Thursday, July 30, 2009

Beach Reading: BLISS

Lauren Myracle is a hot YA author, and with good reason. She has the magical combo nailed: Great/hot topics, strong characters, and solid writing (to me that means that it moves fast with just enough, not too much, description). She she's on a roll.

BLISS is her latest. It's a YA book, but very appealing to adults. For one reason, it takes place in the early seventies, which is before my time, but I understand many of her references because they were part of my childhood. I'm uncertain how today's teens feel about being transported back in time when cellphones, text messages and iTunes didn't exist, when these components are essential to their very being.

As you can see from this cover, which I love, BLISS is a bloody book without being pure horror....I would call it Supernatural Suspense. (I made that up.)

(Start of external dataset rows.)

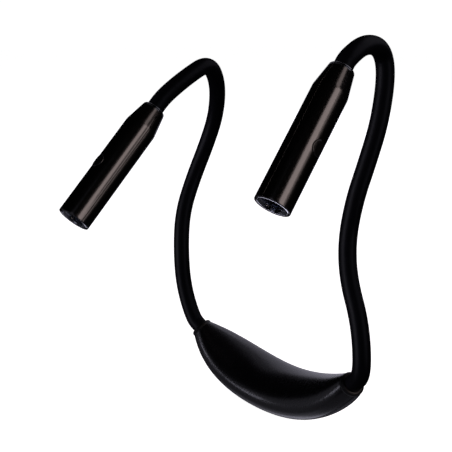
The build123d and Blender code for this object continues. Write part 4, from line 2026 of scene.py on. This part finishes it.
@dataclass
class Studio:
    """The plain pale floor, the soft lights and the camera at the photograph's angle."""

    eye: Vector = field(default_factory=lambda: Vector((0.3618, -0.3636, 0.2040)))
    back: Vector = field(default_factory=lambda: Vector((0.7290, -0.6502, 0.2141)).normalized())
    right: Vector = field(default_factory=lambda: Vector((0.6656, 0.7463, 0.0)).normalized())
    lens: float = 71.68
    middle: Vector = field(default_factory=lambda: Vector((-0.005, -0.04, 0.09)))
    sensor: float = 36.0
    clip: float = 0.02
    floor_level: float = -0.0221
    floor_half: float = 9.0
    paper: Place = (0.9, 0.93)
    paper_pitch: float = 400.0
    backdrop: float = 1.05
    room: float = 0.002
    boxes: tuple[SoftBox, ...] = (
        SoftBox("key", 43.0, 8.0, (25.0, 40.0), 4.9, WARM, 12.0, 1.4),
        SoftBox("key_top", 57.0, 39.0, (17.0, 24.0), 2.4, WARM, 27.0, 1.4),
        SoftBox("right_spill", 59.0, 0.0, (13.0, 40.0), 1.5, WARM, 12.0, only=RIGHT_SHELLS),
        SoftBox("left_spill", 65.0, -1.0, (17.0, 40.0), 4.0, WARM, 12.0, only=LEFT_SHELLS, blocked=False),
        SoftBox("left", -100.0, 13.0, (50.0, 22.0), 0.23, COOL),
        SoftBox("left_fill", -95.0, -16.0, (64.0, 36.0), 0.18, COOL),
        SoftBox("left_low", -70.0, -6.0, (13.0, 14.0), 2.2, COOL, skips=("_sleeve", "pod_neck_shell")),
        SoftBox("backdrop", 166.0, 25.0, (36.0, 66.0), 0.6, COOL),
        SoftBox("ceiling", 168.0, 68.0, (34.0, 18.0), 0.22, COOL),
        SoftBox("sweep", -168.0, -50.0, (30.0, 16.0), 0.9, COOL),
        SoftBox("table", 0.0, -88.0, (110.0, 110.0), 0.15, COOL, reach=0.9),
        SoftBox("table_back", -145.0, -54.0, (50.0, 36.0), 0.3, COOL),
        SoftBox("front", -16.0, 5.0, (20.0, 60.0), 0.7, COOL, skips=("_sleeve", "_lens_ring")),
        SoftBox("right_back", 115.0, 42.0, (44.0, 26.0), 1.5, COOL),
        SoftBox("under_on_rings", -160.0, -46.0, (26.0, 24.0), 1.6, COOL, only=("_lens_ring",)),
        SoftBox("streak_on_pod", -84.0, 4.0, (12.0, 6.0), 6.5, COOL, 25.0, only=("pod_neck_shell",)),
        SoftBox("key_on_arms", 50.0, 5.0, (30.0, 60.0), 0.18, COOL, only=("_sleeve",)),
        SoftBox("left_on_arms", -70.0, 0.0, (30.0, 60.0), 0.58, COOL, only=("_sleeve",)),
        SoftBox("back_on_arms", 110.0, 35.0, (60.0, 40.0), 0.1, COOL, only=("_sleeve",)),
    )

    def hang(self, box: SoftBox, pieces: Sequence[bpy.types.Object]) -> None:
        """Hangs a soft box, unseen by the camera itself.

        Args:
            box: The soft box.
            pieces: The pieces that it may light alone or leave out.
        """
        lamp = bpy.data.lights.new(box.name, "AREA")
        lamp.shape = "RECTANGLE"
        lamp.size, lamp.size_y = box.size
        lamp.energy = box.radiance * math.pi * lamp.size * lamp.size_y
        lamp.color = box.colour
        lamp.use_shadow = box.blocked
        holder = show(box.name, lamp)
        upward = self.back.cross(self.right)
        turn, rise, lean = (math.radians(angle) for angle in (box.turn, box.rise, box.lean))
        level = self.right * math.sin(turn) + self.back * math.cos(turn)
        away = level * math.cos(rise) + upward * math.sin(rise)
        side = upward.cross(level)
        tall = away.cross(side) * math.cos(lean) + side * math.sin(lean)
        axes = Matrix((tall.cross(away), tall, away)).transposed().to_4x4()
        holder.matrix_world = Matrix.Translation(self.middle + away * box.reach) @ axes
        holder.visible_camera = False
        linked = bpy.data.collections.new(f"{box.name}_linked")
        for piece in pieces:
            if any(word in piece.name for word in box.only or box.skips):
                linked.objects.link(piece)
        holder.light_linking.receiver_collection = linked
        for entry in linked.collection_objects:
            entry.light_linking.link_state = "INCLUDE" if box.only else "EXCLUDE"

    def camera(self) -> None:
        """Sets up the camera."""
        data = bpy.data.cameras.new("camera")
        data.lens = self.lens
        data.sensor_width = self.sensor
        data.clip_start = self.clip
        holder = show("camera", data)
        turn = Matrix((self.right, self.back.cross(self.right), self.back)).transposed().to_4x4()
        holder.matrix_world = Matrix.Translation(self.eye) @ turn
        bpy.context.scene.camera = holder

    def paper_surface(self, sheet: NodeSheet) -> dict[str, object]:
        """Pale paper, bright enough to stay white under the soft lights.

        Args:
            sheet: The material's sheet.

        Returns:
            Values and terms by socket name.
        """
        low, high = ((tone, tone, tone) for tone in self.paper)
        return {
            "Base Color": sheet.blend(sheet.noise(self.paper_pitch), low, high),
            "Roughness": 0.9,
            "Specular IOR Level": 0.0,
            "Emission Color": (1.0, 1.0, 1.0, 1.0),
            "Emission Strength": 1.0,
        }

    def floor(self) -> None:
        """Lays the floor."""
        mesh = bpy.data.meshes.new("floor")
        half, level = self.floor_half, self.floor_level
        corners = [(-half, -half, level), (half, -half, level), (half, half, level), (-half, half, level)]
        mesh.from_pydata(corners, [], [(0, 1, 2, 3)])
        mesh.materials.append(coating("floor_paper", self.paper_surface))
        floor = show("floor", mesh)
        floor.visible_glossy = floor.visible_diffuse = floor.visible_shadow = False
        floor.visible_transmission = False

    def world(self) -> None:
        """White behind the object, and a dark room round it."""
        world = bpy.data.worlds.new("room")
        world.use_nodes = True
        sheet = NodeSheet(world.node_tree)
        seen = sheet.node("ShaderNodeLightPath", {}, {})
        glow = {"Color": (1.0, 1.0, 1.0, 1.0), "Strength": self.backdrop * seen + self.room}
        room = sheet.node("ShaderNodeBackground", {}, glow)
        sheet.node("ShaderNodeOutputWorld", {}, {"Surface": room})
        bpy.context.scene.world = world
        bpy.context.scene.view_settings.view_transform = "Standard"

    def build(self, pieces: Sequence[bpy.types.Object]) -> None:
        """Sets up the studio.

        Args:
            pieces: The pieces that some soft boxes light alone or leave out.
        """
        self.camera()
        self.floor()
        self.world()
        for box in self.boxes:
            self.hang(box, pieces)


def main() -> None:
    """Builds the light and its studio."""
    logging.basicConfig(level=logging.INFO, format="%(name)s: %(message)s")
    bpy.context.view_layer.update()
    tube, ring = PathTube(), RingOfItems()
    form = PodForm()
    pieces = Pod(form).build()
    for name, route in (("left", LEFT_ROUTE), ("right", RIGHT_ROUTE)):
        pieces += Arm(name, route, form).build(tube)
        pieces += Head(name, route.head_place(form, HeadForm().length)).build(ring)
    for piece in pieces:
        LOG.info("%s: %d faces", piece.name, len(piece.data.polygons))
    LOG.info("%d packed nodes dressed", dress_inside(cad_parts))
    Studio().build(pieces)


if __name__ == "__main__":
    main()
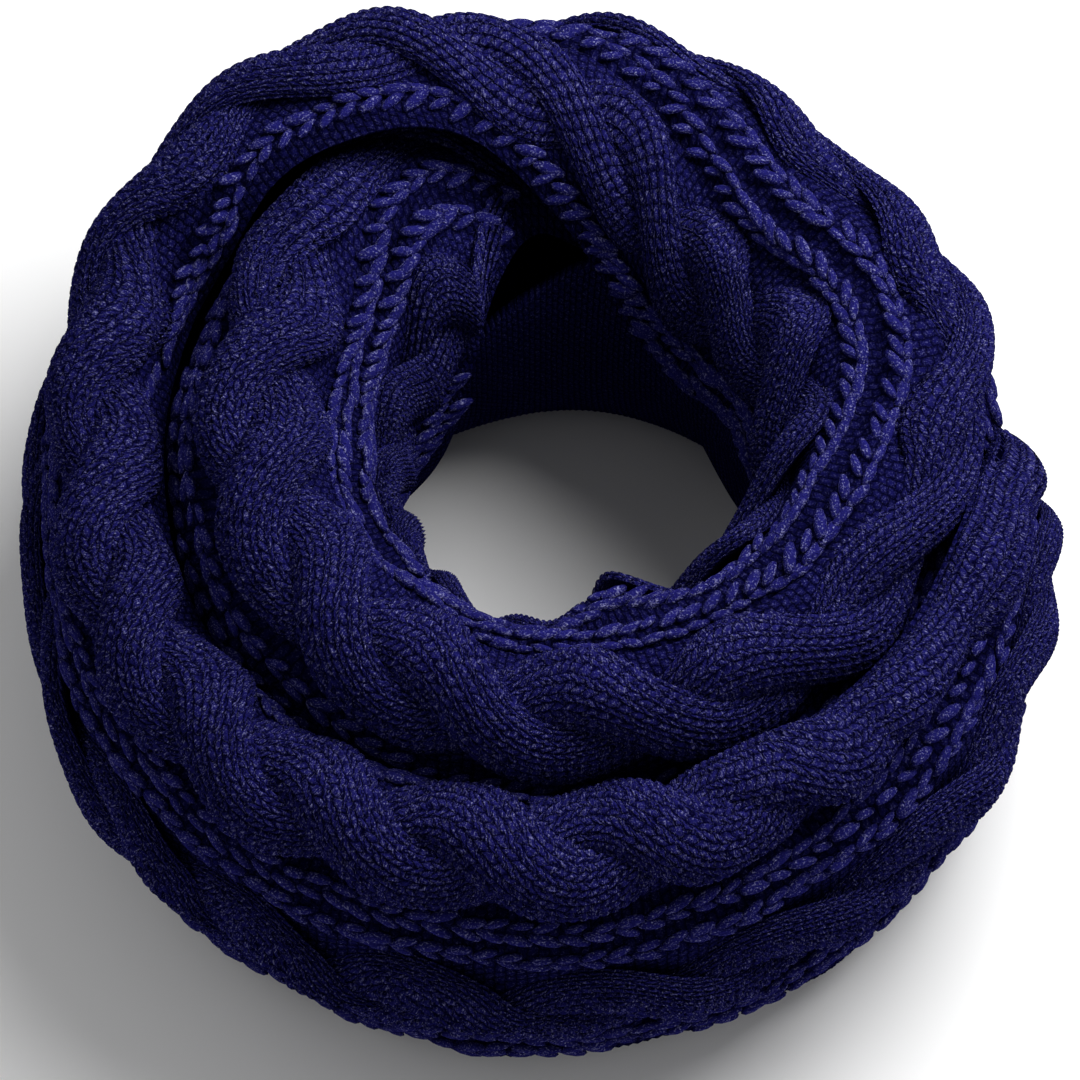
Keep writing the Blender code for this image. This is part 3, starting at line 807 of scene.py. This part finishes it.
def knitted_yarn(name, kind, light, dark, painted_glint):
    """Plied acrylic yarn: matt, with painted shade in the gaps between stitches and painted highlights on
    its palest fibres.
    """
    material = bpy.data.materials.new(name)
    material.use_nodes = True
    tree = material.node_tree
    tree.nodes.clear()
    place = add_node(tree, "ShaderNodeTexCoord")
    spun = (place, "Object")
    # The dye and the lie of the fibres vary slowly over the cloth.
    slow = {"Scale": 1000 / PATCH_SIZE, "Detail": 2.0}
    patches = add_node(tree, "ShaderNodeTexNoise", slow, {"Vector": spun})
    # Looseness of hand-drawn yarn: each stitch lies a little off its place.
    close = {"Scale": 1000 / LOOSE_SIZE, "Detail": 1.0}
    loose = add_node(tree, "ShaderNodeTexNoise", close, {"Vector": spun})
    off = add_node(tree, "ShaderNodeMath", {"operation": "SUBTRACT"}, {0: loose, 1: 0.5})
    off = add_node(tree, "ShaderNodeMath", {"operation": "MULTIPLY"}, {0: off, 1: LOOSENESS})
    stitches = add_node(tree, "ShaderNodeAttribute", {"attribute_name": "stitches"})
    split = add_node(tree, "ShaderNodeSeparateXYZ", None, {0: (stitches, "Vector")})
    wale = add_node(tree, "ShaderNodeMath", {"operation": "ADD"}, {0: (split, 0), 1: off})
    course = add_node(tree, "ShaderNodeMath", {"operation": "ADD"}, {0: (split, 1), 1: off})
    height = stitch_pattern(tree, kind, wale, course)
    # Fibres: streaks 0.3 mm wide that run along each leg of a stitch.
    across, onward = FIBRES_A_STITCH[kind]
    streak_x = add_node(tree, "ShaderNodeMath", {"operation": "MULTIPLY"}, {0: wale, 1: across})
    streak_y = add_node(tree, "ShaderNodeMath", {"operation": "MULTIPLY"}, {0: course, 1: onward})
    streak_place = add_node(tree, "ShaderNodeCombineXYZ", None, {"X": streak_x, "Y": streak_y})
    fibre = {"Scale": 1.0, "Detail": 2.0, "Roughness": 0.6}
    streaks = add_node(tree, "ShaderNodeTexNoise", fibre, {"Vector": streak_place})
    # Loose ends of fibre, 0.65 mm apart.
    fibre["Scale"] = 1000 / SPECK_SIZE
    specks = add_node(tree, "ShaderNodeTexNoise", fibre, {"Vector": spun})
    both = add_node(tree, "ShaderNodeMath", {"operation": "ADD"}, {0: streaks, 1: specks})
    fibres = add_node(tree, "ShaderNodeMath", {"operation": "MULTIPLY"}, {0: both, 1: 0.5})
    product = {"operation": "MULTIPLY_ADD"}
    held = {"operation": "MULTIPLY", "use_clamp": True}
    relief = add_node(tree, "ShaderNodeMath", product, {0: fibres, 1: FIBRE_RELIEF, 2: height})
    # Painted shade: the gaps between the stitches, and the ground that lies deep between the ridges, are
    # painted dark.
    shade = add_node(tree, "ShaderNodeMath", product, {0: fibres, 1: FIBRE_CONTRAST, 2: FIBRE_SHADE})
    shade = add_node(tree, "ShaderNodeMath", held, {0: height, 1: shade})
    # Painted shade: a low painted light share darkens the gutters, eyelets, strand feet and purl gaps
    # further.
    if kind != "leg":
        painted_light_share = add_node(tree, "ShaderNodeAttribute", {"attribute_name": "painted_light_share"})
        shade = add_node(tree, "ShaderNodeMath", held, {0: shade, 1: (painted_light_share, "Fac")})
    # The colour mixes from the painted shade colour to the lit colour.
    shaded = {"data_type": "RGBA", 6: srgb(dark), 7: srgb(light)}
    yarn = add_node(tree, "ShaderNodeMix", shaded, {"Factor": shade})
    # Painted highlight: only the palest fibres on the lit tops of stitches are painted towards the glint
    # colour.
    painted_highlight = add_node(tree, "ShaderNodeMath", {"operation": "SUBTRACT"}, {0: fibres, 1: PAINTED_GLINT_ABOVE})
    painted_highlight = add_node(tree, "ShaderNodeMath", held, {0: painted_highlight, 1: PAINTED_GLINT_GAIN})
    painted_highlight = add_node(tree, "ShaderNodeMath", {"operation": "MULTIPLY"}, {0: painted_highlight, 1: shade})
    painted_glint_mix = {"data_type": "RGBA", 7: srgb(painted_glint)}
    lit = add_node(tree, "ShaderNodeMix", painted_glint_mix, {"Factor": painted_highlight, 6: (yarn, 2)})
    spread, least = PATCH_VALUES
    value = add_node(tree, "ShaderNodeMath", product, {0: patches, 1: spread, 2: least})
    tint = add_node(tree, "ShaderNodeHueSaturation", None, {"Color": (lit, 2), "Value": value})
    relieved = {"Strength": 1.0, "Distance": BUMP_DEPTH * MM}
    bump = add_node(tree, "ShaderNodeBump", relieved, {"Height": relief})
    # Fuzzy yarn has no shine of its own.
    shader = add_node(
        tree,
        "ShaderNodeBsdfPrincipled",
        {"Roughness": 0.6, "Specular IOR Level": 0.0},
        {"Base Color": tint, "Normal": bump},
    )
    add_node(tree, "ShaderNodeOutputMaterial", None, {"Surface": shader})
    return material


def plain_material(name, colour, roughness):
    """An even, matt colour."""
    material = bpy.data.materials.new(name)
    material.use_nodes = True
    shader = material.node_tree.nodes["Principled BSDF"]
    shader.inputs["Base Color"].default_value = srgb(colour)
    shader.inputs["Roughness"].default_value = roughness
    return material


def area_light(name, place, size, power, aim):
    """A round soft light, turned to what it lights."""
    light = bpy.data.lights.new(name, "AREA")
    light.shape = "DISK"
    light.size = size
    light.energy = power
    lamp = bpy.data.objects.new(name, light)
    lamp.location = place
    direction = Vector(aim) - Vector(place)
    lamp.rotation_euler = direction.to_track_quat("-Z", "Y").to_euler()
    bpy.context.scene.collection.objects.link(lamp)


def make_scarf():
    """Every stretch of the band, each on its sheet, and the layers that they rest on."""
    # Each yarn gets its lit colour, its painted shade colour for the gaps and its painted highlight colour
    # for the palest fibres.
    yarn = knitted_yarn("navy_acrylic_yarn_plain_knit", "plain", "201f66", "010112", "9898c4")
    reverse_yarn = knitted_yarn("navy_acrylic_yarn_reverse_knit", "purl", "1c1b64", "04041c", "7c7cb4")
    rib_yarn = knitted_yarn("navy_acrylic_yarn_slip_stitch", "leg", "201f66", "010112", "9898c4")
    legs = rib_stitch_tree(rib_yarn)
    stretches = (
        ("inner_stretch", "inner_turn", BAND_SECTIONS[0][0], SPLITS[0], (0.20, 0.43)),
        ("top_stretch", "crossing_turn", SPLITS[0], SPLITS[1], (0.22, 0.31)),
        ("outer_stretch", "outer_turn", SPLITS[1], BAND_SECTIONS[-1][0], (0.19, 0.60)),
    )
    for node, name, first, last, flat in stretches:
        rows = rows_between(BAND_SECTIONS, first, last, GROUND_STEP)
        ground = ground_piece(name + "_ground", rows, reverse_yarn)
        rows = rows_between(BAND_SECTIONS, first, last, ROW_STEP)
        cables = cables_piece(name + "_cables", rows, yarn)
        ribs = ribs_piece(name + "_ribs", rows, legs)
        for piece in (ground, cables, ribs):
            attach(piece, "root")
        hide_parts(node)
    hole = hole_piece("inside_of_hole", reverse_yarn)
    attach(hole, "root")
    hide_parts("hole_stretch")
    layers = layers_piece("folded_layers", reverse_yarn)
    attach(layers, "root")
    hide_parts("hidden_layers")


def make_stage():
    """A pale table in a soft room, with a near light at the back right and a weak one at the left."""
    scene = bpy.context.scene
    scene.view_settings.view_transform = "Standard"
    floor_mesh = bpy.data.meshes.new("floor")
    half = FLOOR_HALF
    corners = [(-half, -half, 0), (half, -half, 0), (half, half, 0), (-half, half, 0)]
    floor_mesh.from_pydata(corners, [], [(0, 1, 2, 3)])
    floor_mesh.materials.append(plain_material("pale_floor", "f2f2f2", 0.9))
    floor = bpy.data.objects.new("floor", floor_mesh)
    scene.collection.objects.link(floor)
    world = bpy.data.worlds.new("soft_room")
    world.use_nodes = True
    background = world.node_tree.nodes["Background"]
    background.inputs["Color"].default_value = srgb("ffffff")
    background.inputs["Strength"].default_value = ROOM_LIGHT
    scene.world = world
    for name, place, size, power in LIGHTS:
        area_light(name, place, size, power, LIGHTS_AIM)


def make_camera():
    """The camera stands in front, 64 degrees above the table and 2 metres away."""
    aim = Vector((RING_SHIFT[0] * MM, RING_SHIFT[1] * MM, CAMERA_AIM_HEIGHT))
    elevation = math.radians(CAMERA_ELEVATION)
    back = Vector((0.0, -math.cos(elevation), math.sin(elevation)))
    camera_data = bpy.data.cameras.new("camera")
    camera_data.sensor_width = CAMERA_SENSOR
    camera_data.lens = CAMERA_LENS
    camera = bpy.data.objects.new("camera", camera_data)
    camera.location = aim + back * CAMERA_DISTANCE
    camera.rotation_mode = "QUATERNION"
    camera.rotation_quaternion = (-back).to_track_quat("-Z", "Y")
    bpy.context.scene.collection.objects.link(camera)
    bpy.context.scene.camera = camera


make_scarf()
make_stage()
make_camera()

Bliss is the child of hippie parents and most recently lived in a commune. She is uprooted when her parents flee to Canada to avoid Nixon’s policies during the Vietnam War, and she's left with her wealthy grandmother in recently-integrated Atlanta. (Note for teens: The notion that there was a time when peeople WEREN'T integrated is an important thing to understand.)

Quickly, Bliss needs to understand bras, hygiene, make-up, the KKK and the social structure of her prep school where the students are obsessed with the Manson trial and where Bliss is haunted by an evil voice.

The story is interspersed with diary entries, which allows the reader know more than the first-person narrator. There are also snippets of quotes from news and TV which I find confusing.

This is not G-rated. I recommend it for the PG/PG-13 teems and adults due to the horror which, at times, is gruesome.

1 comment:

  1. Thanks for the recommendation. "I loved it, Jerry, LOVED it." SUZ.